_Job_: Write the data out again, exactly as given.

_Information shown_:
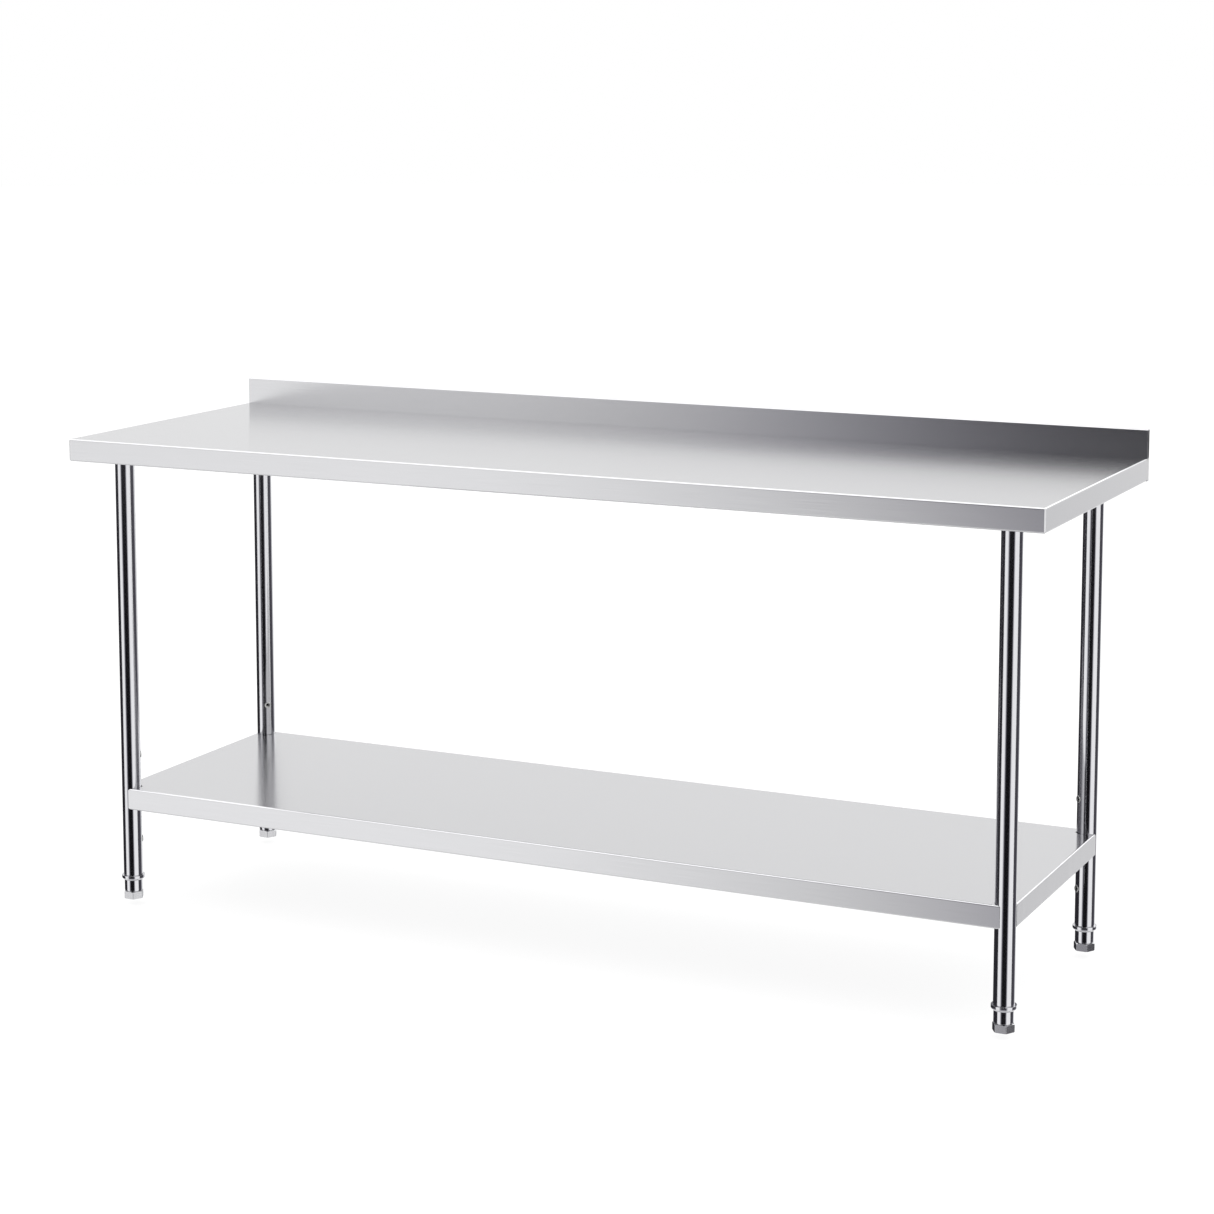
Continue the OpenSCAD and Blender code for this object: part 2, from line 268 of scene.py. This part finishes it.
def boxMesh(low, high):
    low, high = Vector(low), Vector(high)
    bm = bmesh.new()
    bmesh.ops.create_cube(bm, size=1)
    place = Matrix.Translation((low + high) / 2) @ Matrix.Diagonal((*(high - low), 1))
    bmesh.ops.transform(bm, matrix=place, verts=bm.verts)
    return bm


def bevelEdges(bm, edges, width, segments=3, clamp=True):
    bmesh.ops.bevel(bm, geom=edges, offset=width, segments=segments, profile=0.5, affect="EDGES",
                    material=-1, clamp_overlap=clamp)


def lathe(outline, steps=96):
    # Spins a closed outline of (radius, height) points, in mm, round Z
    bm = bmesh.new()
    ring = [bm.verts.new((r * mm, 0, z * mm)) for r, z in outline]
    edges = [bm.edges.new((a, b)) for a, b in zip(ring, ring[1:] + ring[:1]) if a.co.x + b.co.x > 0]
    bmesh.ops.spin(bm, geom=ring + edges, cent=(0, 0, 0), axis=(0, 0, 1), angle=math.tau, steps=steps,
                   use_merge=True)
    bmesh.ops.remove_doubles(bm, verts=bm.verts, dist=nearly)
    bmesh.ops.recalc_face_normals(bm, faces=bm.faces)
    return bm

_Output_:
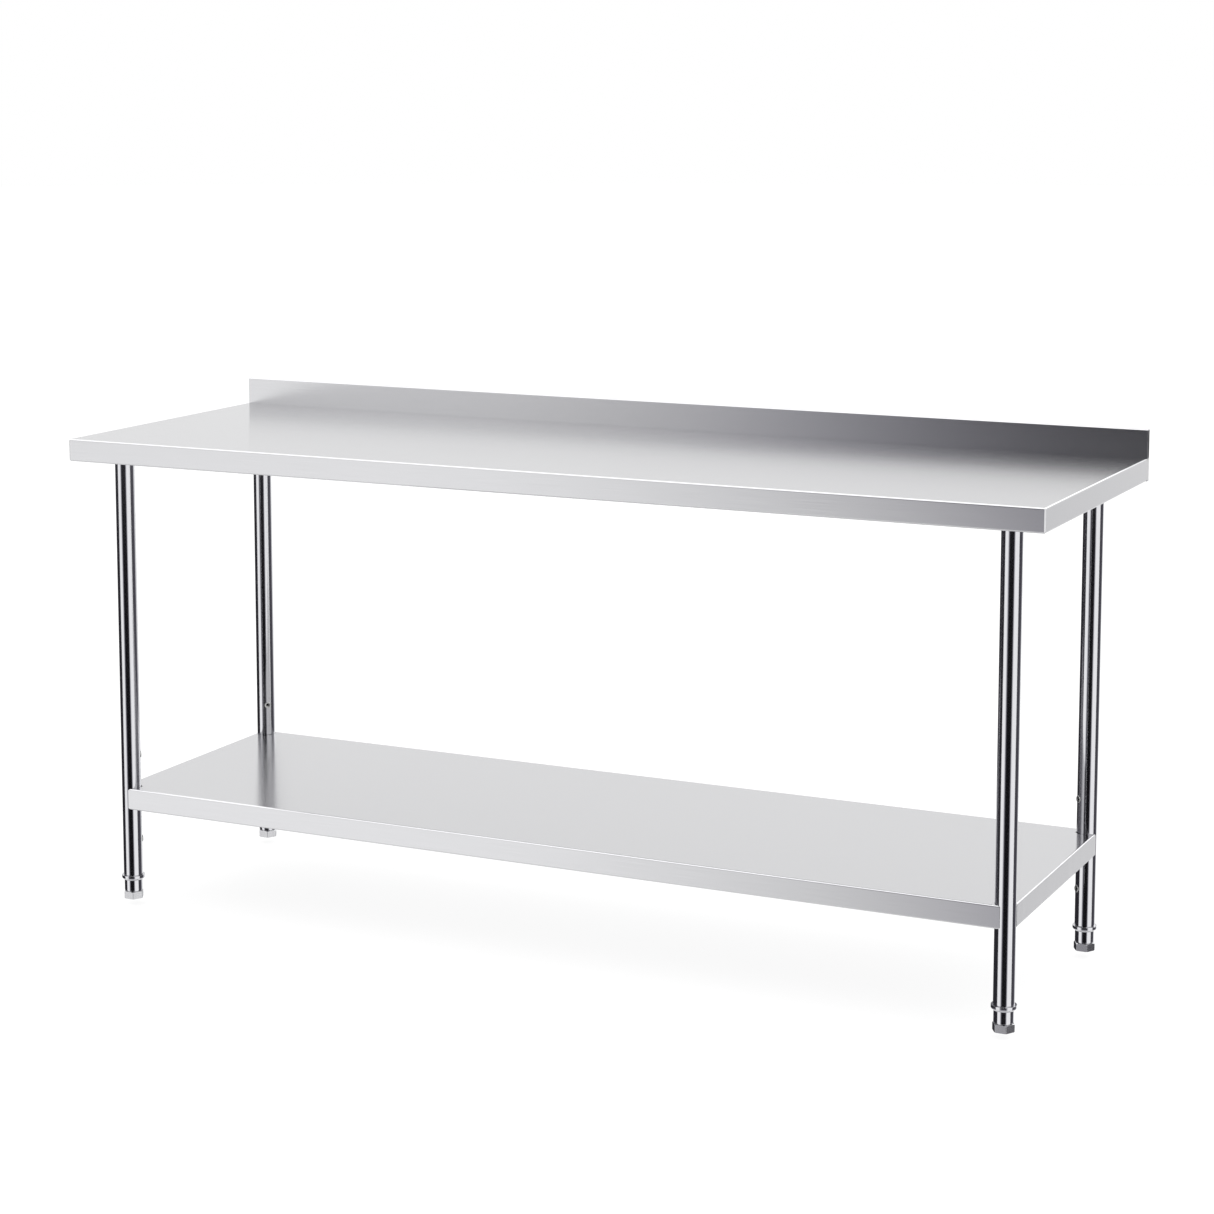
Continue the OpenSCAD and Blender code for this object: part 2, from line 268 of scene.py. This part finishes it.
def boxMesh(low, high):
    low, high = Vector(low), Vector(high)
    bm = bmesh.new()
    bmesh.ops.create_cube(bm, size=1)
    place = Matrix.Translation((low + high) / 2) @ Matrix.Diagonal((*(high - low), 1))
    bmesh.ops.transform(bm, matrix=place, verts=bm.verts)
    return bm


def bevelEdges(bm, edges, width, segments=3, clamp=True):
    bmesh.ops.bevel(bm, geom=edges, offset=width, segments=segments, profile=0.5, affect="EDGES",
                    material=-1, clamp_overlap=clamp)


def lathe(outline, steps=96):
    # Spins a closed outline of (radius, height) points, in mm, round Z
    bm = bmesh.new()
    ring = [bm.verts.new((r * mm, 0, z * mm)) for r, z in outline]
    edges = [bm.edges.new((a, b)) for a, b in zip(ring, ring[1:] + ring[:1]) if a.co.x + b.co.x > 0]
    bmesh.ops.spin(bm, geom=ring + edges, cent=(0, 0, 0), axis=(0, 0, 1), angle=math.tau, steps=steps,
                   use_merge=True)
    bmesh.ops.remove_doubles(bm, verts=bm.verts, dist=nearly)
    bmesh.ops.recalc_face_normals(bm, faces=bm.faces)
    return bm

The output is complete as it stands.